### EXERCISE INSTRUCTIONS
Pull every line containing the word "groups" from the records.

### EXTRACTED INFORMATION
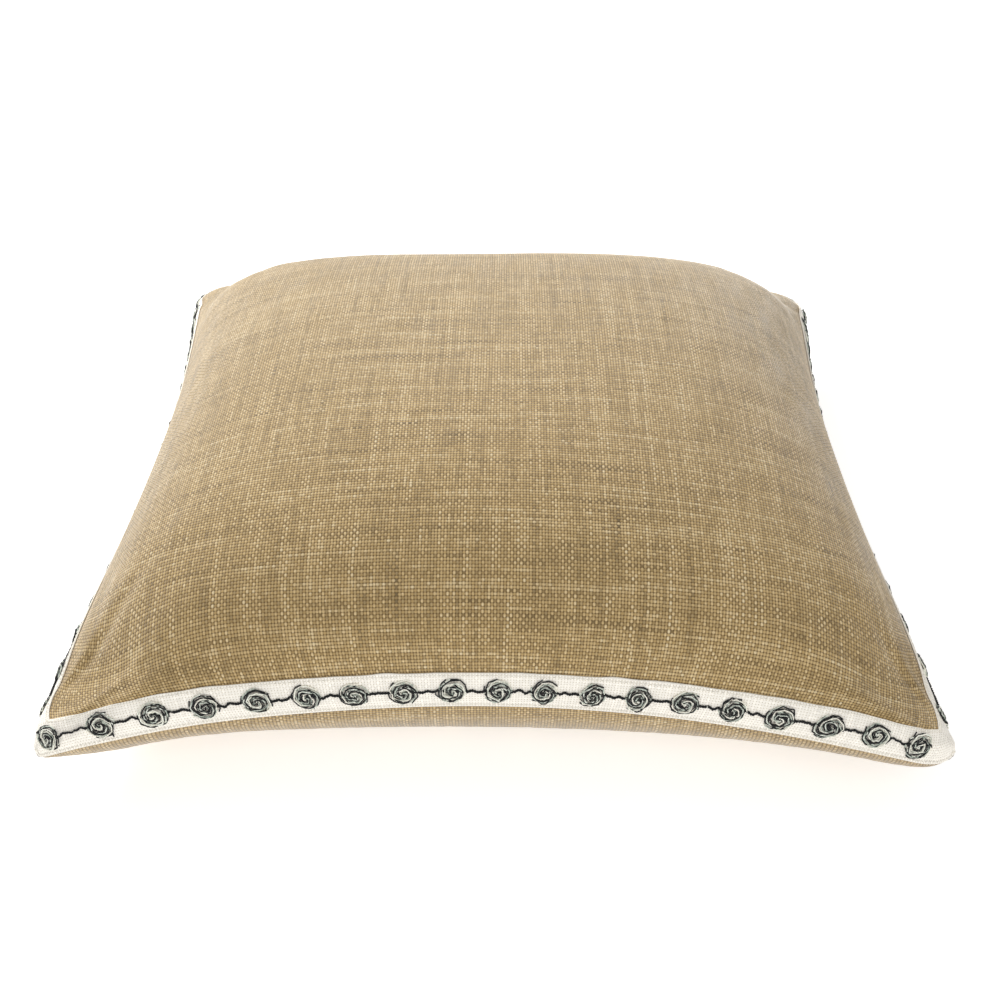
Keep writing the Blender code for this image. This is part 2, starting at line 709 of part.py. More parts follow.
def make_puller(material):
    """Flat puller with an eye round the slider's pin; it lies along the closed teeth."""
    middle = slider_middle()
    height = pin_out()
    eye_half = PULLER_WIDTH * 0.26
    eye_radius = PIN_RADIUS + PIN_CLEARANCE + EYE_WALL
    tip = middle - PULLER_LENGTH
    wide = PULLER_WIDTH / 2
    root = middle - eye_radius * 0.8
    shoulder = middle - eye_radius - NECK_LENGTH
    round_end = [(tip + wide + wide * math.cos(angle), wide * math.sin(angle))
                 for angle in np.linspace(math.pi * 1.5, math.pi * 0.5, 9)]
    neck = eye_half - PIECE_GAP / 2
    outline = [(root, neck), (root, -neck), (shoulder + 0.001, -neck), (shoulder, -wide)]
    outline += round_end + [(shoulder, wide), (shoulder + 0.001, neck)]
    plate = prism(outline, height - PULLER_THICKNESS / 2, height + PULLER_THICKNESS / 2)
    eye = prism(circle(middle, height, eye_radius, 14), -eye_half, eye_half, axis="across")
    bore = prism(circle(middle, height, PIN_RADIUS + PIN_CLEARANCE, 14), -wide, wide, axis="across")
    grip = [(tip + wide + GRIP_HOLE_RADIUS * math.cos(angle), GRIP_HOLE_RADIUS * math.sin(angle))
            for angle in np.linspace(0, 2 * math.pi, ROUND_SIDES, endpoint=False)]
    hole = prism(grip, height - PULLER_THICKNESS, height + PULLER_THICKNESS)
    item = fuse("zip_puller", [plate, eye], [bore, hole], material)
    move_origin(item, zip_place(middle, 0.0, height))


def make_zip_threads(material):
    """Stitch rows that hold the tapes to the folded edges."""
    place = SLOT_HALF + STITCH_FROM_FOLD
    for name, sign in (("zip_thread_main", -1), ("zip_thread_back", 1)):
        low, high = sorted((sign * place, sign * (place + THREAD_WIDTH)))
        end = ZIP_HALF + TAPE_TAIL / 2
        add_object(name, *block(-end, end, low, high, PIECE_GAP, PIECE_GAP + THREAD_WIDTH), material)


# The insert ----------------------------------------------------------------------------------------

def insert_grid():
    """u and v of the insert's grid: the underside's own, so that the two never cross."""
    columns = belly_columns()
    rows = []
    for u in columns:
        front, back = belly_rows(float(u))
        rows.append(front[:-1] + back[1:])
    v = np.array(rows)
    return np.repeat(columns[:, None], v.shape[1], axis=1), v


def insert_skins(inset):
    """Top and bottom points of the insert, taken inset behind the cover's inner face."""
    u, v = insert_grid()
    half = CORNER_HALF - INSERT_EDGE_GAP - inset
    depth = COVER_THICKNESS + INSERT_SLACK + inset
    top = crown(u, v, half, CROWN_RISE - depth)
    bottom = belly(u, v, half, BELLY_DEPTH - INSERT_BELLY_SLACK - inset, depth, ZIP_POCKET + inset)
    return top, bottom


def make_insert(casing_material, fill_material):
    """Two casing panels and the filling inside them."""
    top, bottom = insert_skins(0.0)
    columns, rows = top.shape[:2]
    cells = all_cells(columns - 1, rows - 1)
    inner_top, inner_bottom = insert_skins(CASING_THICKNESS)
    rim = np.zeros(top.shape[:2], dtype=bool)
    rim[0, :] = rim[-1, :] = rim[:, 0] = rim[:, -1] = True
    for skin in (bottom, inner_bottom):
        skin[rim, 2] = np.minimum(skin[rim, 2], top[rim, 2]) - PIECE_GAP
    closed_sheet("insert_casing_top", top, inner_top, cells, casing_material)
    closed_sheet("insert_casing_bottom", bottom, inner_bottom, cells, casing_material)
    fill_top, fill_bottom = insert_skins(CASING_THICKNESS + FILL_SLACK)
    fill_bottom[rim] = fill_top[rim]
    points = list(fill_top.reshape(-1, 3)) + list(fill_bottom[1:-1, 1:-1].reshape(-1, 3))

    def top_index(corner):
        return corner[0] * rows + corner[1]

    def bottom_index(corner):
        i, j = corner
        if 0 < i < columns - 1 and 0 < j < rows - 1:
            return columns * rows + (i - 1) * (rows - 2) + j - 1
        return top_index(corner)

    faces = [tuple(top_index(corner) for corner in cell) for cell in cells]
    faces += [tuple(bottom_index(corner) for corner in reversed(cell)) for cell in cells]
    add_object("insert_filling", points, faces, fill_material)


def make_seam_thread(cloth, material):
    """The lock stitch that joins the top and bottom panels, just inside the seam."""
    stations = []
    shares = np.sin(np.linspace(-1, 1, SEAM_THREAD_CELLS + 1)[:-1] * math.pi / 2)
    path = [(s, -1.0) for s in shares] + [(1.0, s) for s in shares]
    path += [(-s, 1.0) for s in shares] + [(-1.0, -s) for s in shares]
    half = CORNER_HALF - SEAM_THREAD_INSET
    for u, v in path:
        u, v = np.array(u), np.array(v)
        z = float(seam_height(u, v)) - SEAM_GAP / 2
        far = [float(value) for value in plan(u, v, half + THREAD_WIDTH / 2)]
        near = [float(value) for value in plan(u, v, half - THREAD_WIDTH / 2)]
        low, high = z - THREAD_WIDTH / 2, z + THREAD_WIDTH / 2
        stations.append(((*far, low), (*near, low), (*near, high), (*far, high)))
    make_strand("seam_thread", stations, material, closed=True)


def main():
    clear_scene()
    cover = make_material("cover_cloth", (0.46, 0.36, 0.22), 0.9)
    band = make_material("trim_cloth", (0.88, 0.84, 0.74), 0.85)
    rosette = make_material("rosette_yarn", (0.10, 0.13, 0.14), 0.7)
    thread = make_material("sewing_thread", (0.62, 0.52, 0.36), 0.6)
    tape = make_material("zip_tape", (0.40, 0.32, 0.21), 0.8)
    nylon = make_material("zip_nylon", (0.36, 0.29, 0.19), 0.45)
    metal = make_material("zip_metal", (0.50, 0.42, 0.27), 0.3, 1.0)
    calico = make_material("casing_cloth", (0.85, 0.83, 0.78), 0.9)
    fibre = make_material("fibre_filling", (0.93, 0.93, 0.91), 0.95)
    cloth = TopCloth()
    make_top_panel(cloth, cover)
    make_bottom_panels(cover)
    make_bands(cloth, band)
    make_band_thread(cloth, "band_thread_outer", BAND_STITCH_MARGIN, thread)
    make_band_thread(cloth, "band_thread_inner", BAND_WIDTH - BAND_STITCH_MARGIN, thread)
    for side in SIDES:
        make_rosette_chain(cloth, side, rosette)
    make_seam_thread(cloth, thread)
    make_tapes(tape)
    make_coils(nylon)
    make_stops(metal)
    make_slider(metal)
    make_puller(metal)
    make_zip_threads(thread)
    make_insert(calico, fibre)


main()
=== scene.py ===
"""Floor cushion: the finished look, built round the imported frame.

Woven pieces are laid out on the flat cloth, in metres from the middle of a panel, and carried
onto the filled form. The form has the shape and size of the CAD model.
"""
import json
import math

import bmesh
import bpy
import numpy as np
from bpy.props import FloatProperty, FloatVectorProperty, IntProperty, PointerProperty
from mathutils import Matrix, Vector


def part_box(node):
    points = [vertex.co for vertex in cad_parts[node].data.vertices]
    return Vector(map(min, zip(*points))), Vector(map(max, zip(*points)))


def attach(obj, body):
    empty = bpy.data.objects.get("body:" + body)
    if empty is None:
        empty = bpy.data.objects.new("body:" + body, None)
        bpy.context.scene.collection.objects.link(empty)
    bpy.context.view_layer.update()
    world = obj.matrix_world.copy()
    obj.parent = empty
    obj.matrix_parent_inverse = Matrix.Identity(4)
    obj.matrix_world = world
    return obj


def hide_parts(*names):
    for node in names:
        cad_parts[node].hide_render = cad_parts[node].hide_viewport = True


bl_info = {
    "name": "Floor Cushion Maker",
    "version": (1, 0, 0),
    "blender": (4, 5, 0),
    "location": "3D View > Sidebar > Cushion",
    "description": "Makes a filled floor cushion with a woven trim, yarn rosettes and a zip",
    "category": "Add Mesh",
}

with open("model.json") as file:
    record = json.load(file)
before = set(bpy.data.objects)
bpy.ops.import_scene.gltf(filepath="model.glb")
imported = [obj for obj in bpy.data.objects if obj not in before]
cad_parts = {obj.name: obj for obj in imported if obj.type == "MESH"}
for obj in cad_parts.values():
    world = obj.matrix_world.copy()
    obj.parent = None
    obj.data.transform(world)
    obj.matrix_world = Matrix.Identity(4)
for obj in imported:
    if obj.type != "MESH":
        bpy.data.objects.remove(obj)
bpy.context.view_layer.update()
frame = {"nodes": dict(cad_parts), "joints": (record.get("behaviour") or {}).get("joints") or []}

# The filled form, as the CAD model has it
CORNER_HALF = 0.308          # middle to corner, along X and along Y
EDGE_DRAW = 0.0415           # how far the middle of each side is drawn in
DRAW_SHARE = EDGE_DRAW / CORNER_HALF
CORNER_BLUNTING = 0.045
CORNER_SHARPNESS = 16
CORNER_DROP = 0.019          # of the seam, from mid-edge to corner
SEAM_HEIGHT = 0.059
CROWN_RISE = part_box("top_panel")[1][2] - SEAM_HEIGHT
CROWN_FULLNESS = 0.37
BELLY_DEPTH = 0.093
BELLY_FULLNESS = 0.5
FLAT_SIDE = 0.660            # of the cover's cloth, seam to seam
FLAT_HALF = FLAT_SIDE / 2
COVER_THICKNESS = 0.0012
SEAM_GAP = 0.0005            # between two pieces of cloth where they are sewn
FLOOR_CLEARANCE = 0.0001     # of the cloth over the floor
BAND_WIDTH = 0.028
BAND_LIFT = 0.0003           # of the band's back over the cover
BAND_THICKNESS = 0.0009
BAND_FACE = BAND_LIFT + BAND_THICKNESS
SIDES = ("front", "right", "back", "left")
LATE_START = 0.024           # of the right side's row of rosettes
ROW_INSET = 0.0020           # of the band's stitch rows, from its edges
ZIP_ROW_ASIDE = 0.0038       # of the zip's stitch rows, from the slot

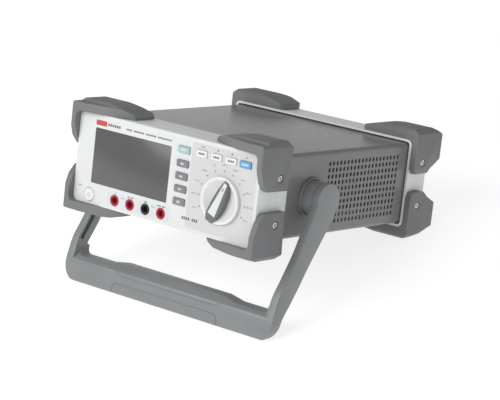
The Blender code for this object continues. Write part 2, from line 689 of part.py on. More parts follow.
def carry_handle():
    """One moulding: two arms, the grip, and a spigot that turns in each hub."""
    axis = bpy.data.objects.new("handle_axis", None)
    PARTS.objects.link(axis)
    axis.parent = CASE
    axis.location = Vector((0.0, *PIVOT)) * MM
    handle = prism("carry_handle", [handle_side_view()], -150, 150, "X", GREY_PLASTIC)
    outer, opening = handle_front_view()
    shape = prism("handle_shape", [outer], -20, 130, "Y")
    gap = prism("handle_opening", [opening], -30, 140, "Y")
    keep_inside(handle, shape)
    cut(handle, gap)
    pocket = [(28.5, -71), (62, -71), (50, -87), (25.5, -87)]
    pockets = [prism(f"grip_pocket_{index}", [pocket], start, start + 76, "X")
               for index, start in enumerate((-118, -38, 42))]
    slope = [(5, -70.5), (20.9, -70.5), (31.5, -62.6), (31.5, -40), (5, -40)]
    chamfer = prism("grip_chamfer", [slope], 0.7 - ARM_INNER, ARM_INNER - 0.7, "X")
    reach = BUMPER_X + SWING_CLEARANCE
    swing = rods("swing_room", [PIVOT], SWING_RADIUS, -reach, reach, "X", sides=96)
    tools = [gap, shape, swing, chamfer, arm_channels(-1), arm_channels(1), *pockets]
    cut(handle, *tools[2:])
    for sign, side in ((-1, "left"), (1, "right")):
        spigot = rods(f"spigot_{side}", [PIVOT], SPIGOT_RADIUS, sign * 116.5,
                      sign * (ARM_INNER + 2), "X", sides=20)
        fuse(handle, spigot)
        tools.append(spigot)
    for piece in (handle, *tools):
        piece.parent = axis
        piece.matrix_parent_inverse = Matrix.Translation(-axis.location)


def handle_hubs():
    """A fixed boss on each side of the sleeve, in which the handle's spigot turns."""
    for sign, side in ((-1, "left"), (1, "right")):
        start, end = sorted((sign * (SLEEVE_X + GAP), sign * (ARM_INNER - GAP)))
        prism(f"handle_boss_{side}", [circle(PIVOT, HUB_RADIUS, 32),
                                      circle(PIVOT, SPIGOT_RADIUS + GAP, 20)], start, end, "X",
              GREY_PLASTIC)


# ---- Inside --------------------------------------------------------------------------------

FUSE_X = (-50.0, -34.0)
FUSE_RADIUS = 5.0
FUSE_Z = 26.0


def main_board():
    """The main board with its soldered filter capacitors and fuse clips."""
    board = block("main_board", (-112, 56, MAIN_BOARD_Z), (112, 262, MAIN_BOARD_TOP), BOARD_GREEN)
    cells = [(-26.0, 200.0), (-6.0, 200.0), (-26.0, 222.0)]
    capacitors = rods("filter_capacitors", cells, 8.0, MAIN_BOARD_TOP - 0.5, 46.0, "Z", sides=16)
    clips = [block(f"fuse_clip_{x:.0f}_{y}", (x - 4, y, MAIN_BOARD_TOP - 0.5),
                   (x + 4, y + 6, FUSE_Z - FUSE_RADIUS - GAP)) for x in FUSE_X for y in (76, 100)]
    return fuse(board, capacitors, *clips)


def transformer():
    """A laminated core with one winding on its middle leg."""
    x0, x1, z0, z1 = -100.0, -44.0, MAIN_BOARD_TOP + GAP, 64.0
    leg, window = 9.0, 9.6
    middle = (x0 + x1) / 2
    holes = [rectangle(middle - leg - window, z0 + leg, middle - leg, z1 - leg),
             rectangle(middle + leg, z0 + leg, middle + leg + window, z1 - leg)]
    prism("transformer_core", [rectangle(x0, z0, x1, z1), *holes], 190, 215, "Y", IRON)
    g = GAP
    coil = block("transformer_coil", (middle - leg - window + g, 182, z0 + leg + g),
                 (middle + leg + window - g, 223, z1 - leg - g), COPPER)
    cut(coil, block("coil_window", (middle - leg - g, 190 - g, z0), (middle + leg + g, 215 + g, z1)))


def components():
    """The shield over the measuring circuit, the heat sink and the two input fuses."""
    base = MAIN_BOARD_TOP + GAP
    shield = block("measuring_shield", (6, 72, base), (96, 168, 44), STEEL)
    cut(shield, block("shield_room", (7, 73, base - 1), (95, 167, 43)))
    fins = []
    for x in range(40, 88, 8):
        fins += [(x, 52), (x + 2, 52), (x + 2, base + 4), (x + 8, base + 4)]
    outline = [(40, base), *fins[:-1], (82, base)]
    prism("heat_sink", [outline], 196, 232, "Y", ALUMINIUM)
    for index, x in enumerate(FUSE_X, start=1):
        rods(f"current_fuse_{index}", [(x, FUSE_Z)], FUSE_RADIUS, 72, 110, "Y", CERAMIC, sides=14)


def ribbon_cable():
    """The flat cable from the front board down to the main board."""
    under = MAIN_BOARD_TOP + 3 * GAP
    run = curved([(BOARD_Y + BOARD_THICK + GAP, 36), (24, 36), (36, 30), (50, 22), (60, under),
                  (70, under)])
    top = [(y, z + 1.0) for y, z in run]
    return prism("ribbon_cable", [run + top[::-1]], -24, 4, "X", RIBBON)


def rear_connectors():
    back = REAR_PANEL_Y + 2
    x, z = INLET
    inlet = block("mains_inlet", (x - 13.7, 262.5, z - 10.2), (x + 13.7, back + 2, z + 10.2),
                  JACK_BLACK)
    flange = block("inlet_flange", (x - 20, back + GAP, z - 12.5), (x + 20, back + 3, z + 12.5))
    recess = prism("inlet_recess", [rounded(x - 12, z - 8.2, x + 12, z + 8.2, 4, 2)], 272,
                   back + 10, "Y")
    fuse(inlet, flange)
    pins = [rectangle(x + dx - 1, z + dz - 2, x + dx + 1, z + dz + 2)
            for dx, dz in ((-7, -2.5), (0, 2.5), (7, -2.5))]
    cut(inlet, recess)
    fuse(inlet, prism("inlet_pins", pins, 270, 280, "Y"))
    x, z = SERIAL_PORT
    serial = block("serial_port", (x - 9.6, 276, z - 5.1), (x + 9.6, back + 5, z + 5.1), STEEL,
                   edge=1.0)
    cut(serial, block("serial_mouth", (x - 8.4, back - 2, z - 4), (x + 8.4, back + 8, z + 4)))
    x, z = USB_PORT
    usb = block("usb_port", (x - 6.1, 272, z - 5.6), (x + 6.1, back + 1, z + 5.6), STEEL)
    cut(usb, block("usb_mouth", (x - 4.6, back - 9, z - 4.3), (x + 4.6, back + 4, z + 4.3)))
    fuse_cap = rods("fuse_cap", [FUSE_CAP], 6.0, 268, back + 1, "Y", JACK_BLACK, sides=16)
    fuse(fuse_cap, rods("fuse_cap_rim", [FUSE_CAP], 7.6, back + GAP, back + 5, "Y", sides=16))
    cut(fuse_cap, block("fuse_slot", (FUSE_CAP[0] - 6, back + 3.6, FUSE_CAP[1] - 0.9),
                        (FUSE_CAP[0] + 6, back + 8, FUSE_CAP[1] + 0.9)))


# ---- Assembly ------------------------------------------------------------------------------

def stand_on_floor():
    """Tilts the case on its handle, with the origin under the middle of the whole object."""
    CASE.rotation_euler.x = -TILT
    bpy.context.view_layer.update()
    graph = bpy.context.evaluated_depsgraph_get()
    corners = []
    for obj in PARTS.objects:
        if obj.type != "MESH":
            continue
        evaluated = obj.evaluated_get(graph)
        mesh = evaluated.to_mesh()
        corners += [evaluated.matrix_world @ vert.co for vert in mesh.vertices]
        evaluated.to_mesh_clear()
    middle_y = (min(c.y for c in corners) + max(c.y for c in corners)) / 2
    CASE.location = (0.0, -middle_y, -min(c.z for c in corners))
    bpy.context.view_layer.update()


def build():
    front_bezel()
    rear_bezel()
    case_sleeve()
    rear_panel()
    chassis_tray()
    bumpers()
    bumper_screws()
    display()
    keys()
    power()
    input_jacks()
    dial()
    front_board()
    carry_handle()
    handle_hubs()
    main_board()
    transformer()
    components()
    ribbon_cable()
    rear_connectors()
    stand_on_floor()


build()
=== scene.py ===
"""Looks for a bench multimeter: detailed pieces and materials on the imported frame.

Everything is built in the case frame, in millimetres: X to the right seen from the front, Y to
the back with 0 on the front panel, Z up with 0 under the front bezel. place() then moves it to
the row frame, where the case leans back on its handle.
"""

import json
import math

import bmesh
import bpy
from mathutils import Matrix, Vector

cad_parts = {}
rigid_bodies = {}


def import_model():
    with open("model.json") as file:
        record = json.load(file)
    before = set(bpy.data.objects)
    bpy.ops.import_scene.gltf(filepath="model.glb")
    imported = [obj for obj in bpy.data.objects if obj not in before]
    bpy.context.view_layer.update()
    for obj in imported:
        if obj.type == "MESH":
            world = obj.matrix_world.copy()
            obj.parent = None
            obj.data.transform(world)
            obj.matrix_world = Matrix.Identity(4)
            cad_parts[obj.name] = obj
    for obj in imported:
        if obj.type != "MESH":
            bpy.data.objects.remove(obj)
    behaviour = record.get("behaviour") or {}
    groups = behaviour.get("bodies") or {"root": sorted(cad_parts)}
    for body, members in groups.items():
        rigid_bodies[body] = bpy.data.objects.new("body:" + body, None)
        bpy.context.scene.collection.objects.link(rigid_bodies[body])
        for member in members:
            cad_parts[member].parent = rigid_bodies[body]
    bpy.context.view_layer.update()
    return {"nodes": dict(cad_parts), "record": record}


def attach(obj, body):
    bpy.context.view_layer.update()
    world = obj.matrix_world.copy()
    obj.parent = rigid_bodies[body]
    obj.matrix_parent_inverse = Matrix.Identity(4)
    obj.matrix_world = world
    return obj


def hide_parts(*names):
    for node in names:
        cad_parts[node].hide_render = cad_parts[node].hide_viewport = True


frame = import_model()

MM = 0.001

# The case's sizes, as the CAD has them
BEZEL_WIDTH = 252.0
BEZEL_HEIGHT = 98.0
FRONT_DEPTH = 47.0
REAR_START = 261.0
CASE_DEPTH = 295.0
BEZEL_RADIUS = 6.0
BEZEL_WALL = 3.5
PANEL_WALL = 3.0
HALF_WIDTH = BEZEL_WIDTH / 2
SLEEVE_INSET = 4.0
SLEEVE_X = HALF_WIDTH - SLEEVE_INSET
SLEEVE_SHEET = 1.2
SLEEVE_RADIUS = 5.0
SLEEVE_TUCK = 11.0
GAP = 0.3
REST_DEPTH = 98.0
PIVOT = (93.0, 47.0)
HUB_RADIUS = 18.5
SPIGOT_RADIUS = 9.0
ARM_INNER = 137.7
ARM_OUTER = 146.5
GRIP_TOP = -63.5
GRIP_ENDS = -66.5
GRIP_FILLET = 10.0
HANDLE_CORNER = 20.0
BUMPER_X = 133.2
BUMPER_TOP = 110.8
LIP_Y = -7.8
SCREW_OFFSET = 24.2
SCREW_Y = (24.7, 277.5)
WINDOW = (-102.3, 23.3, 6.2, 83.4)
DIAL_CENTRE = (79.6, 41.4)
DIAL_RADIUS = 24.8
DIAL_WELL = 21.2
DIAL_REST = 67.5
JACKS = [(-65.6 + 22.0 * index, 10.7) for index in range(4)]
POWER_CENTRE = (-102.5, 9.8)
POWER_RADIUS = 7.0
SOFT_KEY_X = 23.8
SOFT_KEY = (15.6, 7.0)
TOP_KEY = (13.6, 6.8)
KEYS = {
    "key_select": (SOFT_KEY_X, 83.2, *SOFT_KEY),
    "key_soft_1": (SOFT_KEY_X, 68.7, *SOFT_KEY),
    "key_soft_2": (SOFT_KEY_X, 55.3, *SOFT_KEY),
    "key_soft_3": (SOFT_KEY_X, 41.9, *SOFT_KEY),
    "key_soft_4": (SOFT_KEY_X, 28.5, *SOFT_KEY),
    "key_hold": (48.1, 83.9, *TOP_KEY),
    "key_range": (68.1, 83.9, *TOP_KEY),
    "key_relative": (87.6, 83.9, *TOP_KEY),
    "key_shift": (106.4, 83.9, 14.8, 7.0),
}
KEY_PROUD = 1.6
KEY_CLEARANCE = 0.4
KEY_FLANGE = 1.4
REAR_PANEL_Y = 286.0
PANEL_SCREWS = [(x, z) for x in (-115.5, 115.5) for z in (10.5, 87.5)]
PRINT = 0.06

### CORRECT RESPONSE
    groups = behaviour.get("bodies") or {"root": sorted(cad_parts)}
    for body, members in groups.items():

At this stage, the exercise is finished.